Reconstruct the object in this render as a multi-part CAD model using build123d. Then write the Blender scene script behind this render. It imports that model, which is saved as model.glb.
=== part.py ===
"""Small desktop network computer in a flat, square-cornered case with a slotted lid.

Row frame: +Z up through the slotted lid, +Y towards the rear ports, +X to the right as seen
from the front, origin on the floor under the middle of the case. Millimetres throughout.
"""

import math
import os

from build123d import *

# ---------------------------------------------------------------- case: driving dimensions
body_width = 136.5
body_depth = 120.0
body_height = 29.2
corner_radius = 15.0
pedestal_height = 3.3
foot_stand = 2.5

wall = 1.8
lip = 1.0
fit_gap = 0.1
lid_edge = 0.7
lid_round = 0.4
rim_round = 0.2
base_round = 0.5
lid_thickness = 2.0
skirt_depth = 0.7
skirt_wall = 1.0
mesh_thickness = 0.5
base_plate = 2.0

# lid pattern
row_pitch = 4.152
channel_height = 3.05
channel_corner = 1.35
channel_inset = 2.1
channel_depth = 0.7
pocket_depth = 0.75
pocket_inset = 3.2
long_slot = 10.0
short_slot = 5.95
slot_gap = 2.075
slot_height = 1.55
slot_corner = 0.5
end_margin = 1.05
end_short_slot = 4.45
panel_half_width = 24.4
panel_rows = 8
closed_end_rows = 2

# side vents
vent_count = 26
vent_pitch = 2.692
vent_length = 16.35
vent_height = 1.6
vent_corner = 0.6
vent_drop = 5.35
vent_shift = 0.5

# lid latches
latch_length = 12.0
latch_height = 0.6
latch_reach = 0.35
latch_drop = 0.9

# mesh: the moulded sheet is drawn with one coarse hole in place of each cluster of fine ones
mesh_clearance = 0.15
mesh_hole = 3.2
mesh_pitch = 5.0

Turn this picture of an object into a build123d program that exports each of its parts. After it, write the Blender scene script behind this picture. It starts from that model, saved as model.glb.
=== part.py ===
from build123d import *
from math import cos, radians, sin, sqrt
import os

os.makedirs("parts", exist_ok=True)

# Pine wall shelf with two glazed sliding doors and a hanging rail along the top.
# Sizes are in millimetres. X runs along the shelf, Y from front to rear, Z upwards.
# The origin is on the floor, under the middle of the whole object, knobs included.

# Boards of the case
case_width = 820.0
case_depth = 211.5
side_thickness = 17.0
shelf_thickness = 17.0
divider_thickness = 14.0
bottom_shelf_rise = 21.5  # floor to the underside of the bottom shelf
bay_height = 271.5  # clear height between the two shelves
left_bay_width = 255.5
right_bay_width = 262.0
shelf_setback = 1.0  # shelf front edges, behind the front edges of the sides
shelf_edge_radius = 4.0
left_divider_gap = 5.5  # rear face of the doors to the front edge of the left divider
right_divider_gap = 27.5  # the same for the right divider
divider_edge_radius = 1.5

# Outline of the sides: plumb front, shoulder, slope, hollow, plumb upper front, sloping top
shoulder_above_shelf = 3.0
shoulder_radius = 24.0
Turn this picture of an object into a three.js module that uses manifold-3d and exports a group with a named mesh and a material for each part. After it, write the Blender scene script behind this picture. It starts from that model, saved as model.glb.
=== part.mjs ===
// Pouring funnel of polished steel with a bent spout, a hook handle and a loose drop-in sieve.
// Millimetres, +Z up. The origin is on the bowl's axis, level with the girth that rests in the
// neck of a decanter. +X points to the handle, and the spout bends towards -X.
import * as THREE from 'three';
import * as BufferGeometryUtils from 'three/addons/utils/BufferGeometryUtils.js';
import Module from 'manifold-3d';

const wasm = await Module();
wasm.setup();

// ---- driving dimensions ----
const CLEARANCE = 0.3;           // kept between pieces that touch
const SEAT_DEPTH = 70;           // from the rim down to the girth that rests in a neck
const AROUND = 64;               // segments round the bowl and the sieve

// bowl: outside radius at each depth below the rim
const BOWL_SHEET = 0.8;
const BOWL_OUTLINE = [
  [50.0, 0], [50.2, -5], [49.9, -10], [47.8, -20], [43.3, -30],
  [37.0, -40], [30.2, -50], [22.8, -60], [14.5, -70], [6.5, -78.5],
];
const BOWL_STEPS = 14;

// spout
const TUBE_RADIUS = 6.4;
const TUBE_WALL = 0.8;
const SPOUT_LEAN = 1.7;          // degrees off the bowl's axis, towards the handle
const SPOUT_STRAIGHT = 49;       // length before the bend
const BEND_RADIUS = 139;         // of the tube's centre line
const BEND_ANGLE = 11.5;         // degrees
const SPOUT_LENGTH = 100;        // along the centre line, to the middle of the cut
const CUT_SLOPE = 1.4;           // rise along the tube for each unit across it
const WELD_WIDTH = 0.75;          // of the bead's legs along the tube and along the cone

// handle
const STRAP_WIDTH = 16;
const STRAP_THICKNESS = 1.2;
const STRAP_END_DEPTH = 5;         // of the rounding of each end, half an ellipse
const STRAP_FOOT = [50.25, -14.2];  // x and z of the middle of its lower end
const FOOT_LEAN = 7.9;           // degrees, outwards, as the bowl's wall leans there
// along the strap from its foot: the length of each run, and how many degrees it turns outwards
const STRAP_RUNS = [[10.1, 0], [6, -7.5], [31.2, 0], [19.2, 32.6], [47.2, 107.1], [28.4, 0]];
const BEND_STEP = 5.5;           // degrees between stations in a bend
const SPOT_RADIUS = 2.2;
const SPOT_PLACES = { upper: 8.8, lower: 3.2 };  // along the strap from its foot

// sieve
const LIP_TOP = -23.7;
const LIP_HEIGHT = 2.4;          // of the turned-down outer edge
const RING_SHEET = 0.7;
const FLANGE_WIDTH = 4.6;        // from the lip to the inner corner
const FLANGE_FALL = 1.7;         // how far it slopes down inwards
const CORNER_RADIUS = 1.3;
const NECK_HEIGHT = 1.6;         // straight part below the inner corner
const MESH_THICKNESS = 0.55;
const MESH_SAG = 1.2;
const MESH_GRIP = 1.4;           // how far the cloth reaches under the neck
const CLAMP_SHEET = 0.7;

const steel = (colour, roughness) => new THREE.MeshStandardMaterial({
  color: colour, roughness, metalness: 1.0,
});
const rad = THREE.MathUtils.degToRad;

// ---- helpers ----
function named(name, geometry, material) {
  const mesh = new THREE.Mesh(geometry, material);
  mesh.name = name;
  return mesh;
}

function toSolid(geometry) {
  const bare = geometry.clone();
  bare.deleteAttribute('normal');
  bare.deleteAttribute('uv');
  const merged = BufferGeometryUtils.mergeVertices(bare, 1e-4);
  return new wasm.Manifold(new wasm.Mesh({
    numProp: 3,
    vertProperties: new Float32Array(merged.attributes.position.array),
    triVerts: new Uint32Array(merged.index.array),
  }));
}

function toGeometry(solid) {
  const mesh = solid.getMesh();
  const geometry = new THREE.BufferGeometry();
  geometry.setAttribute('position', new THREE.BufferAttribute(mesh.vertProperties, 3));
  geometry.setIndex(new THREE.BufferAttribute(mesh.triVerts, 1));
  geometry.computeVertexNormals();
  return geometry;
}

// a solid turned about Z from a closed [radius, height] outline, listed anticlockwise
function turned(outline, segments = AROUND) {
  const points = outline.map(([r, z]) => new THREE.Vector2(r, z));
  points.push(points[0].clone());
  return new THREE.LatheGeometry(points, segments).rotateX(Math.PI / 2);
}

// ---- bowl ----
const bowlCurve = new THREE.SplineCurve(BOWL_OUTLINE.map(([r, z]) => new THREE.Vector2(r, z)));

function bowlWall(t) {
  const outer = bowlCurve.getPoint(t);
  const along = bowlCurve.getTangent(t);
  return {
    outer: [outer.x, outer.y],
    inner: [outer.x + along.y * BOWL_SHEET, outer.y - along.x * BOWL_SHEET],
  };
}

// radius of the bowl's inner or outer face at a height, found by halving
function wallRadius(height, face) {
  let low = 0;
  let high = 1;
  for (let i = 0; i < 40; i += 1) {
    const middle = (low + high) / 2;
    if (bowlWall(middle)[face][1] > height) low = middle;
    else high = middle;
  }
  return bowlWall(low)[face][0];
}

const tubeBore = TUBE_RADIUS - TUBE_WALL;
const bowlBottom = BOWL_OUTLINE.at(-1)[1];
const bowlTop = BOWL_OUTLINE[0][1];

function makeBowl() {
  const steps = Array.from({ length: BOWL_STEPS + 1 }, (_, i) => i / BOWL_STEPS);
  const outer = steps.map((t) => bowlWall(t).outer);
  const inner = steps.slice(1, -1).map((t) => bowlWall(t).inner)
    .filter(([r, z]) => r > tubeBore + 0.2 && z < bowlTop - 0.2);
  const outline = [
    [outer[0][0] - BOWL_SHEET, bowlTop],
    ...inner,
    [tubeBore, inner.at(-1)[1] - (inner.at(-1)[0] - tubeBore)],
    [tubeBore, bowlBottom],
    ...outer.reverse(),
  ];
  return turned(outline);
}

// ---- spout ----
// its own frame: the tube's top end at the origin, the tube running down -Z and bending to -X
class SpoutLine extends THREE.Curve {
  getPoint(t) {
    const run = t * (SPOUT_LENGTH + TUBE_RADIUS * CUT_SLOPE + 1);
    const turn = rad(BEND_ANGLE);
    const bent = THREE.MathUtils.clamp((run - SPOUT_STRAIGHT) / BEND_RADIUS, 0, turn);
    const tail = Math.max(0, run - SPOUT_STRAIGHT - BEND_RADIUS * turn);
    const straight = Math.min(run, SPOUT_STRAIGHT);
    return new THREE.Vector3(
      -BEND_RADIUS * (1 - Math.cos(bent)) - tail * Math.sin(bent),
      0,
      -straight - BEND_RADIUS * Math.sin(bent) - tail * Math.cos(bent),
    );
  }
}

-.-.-

Write down again the exact lines running from the beginning of the data to the line containing "a slotted lid.", with both ends included.

■ **REPLY**
Reconstruct the object in this render as a multi-part CAD model using build123d. Then write the Blender scene script behind this render. It imports that model, which is saved as model.glb.
=== part.py ===
"""Small desktop network computer in a flat, square-cornered case with a slotted lid.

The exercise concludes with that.